国土交通省は4日、六本木ヒルズ「森タワー」(東京都港区)で今年4月に起きた日本オーチス・エレベータ(中央区)社製のエレベーター火災を受け、同社が保守管理する約5万基を対象にした緊急点検結果を発表した。
この結果、17都道府県の計80基に、エレベーターのかごをつるすワイヤロープの一部に破損があったり、ロープが伸びたりして、安全対策として何らかの対応が必要なことがわかった。同社では同日までに、ロープの交換などを終えたという。
緊急点検の対象は、同社が管理している計4万9853基。ワイヤロープは、鉄線の束をより合わせてできており、日本工業規格(JIS)の検査基準では、一つの束のうち5本以上の鉄線が破損したり、ロープが一定以上伸びたりしないように求めているが、点検では、計76基はJIS基準に適合していなかった。

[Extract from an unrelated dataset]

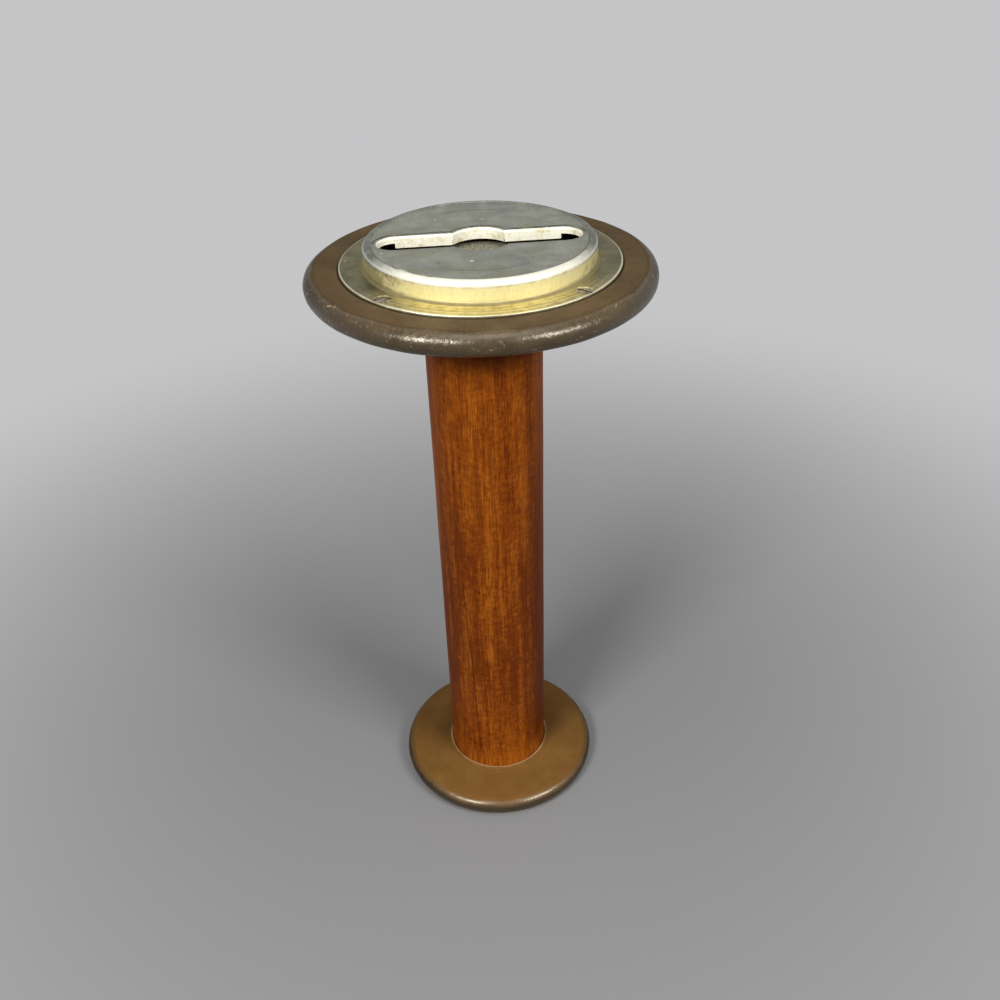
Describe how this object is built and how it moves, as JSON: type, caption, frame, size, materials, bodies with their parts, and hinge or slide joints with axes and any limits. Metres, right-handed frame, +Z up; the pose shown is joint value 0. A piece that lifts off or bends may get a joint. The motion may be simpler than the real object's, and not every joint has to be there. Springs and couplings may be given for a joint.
{
  "type": "textile mill bobbin",
  "caption": "Double-headed wooden mill bobbin with fibre heads, a slotted pressed-metal drive cap on the large head and a bushed spindle bore.",
  "frame": {"origin": "centre of the small head's underside, the face the bobbin stands on", "axes": "+Z up the barrel towards the drive cap, X along the drive slot"},
  "size_m": [0.1396, 0.1396, 0.2857],
  "materials": {
    "barrel_wood": "old clear varnish over stained hardwood, worn",
    "dark_fibre": "vulcanised fibre, matt face and rim polished by handling",
    "olive_fibre": "vulcanised fibre, matt face and rim polished by handling",
    "plated_sheet": "brass-plated pressed sheet, plating worn to grey on the face",
    "screw_steel": "tarnished, worn bright on the high edges",
    "bush_brass": "dull inside tube"
  },
  "bodies": {
    "root": {"barrel": "barrel_wood", "large_head": "dark_fibre", "small_head": "olive_fibre", "drive_cap": "plated_sheet", "cap_screws": "screw_steel", "large_head_screws": "screw_steel", "small_head_screws": "screw_steel", "drive_bush": "bush_brass", "foot_bush": "bush_brass"}
  },
  "joints": []
}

内訳はロープの破損が61基、伸びが15基だった。
またウレタンでロープを覆うタイプの1基については、建築基準法に基づく別の基準で、ウレタンが破れ、鉄線がはみ出していたという。他の3基はJIS基準には適合していたが、一部の鉄線が破損していた。
同省では「検査を明らかに怠っていたケースはなかった」としており、オーチス社は「保守点検や定期検査を充実させ、社会的責任を果たしていきたい」としている。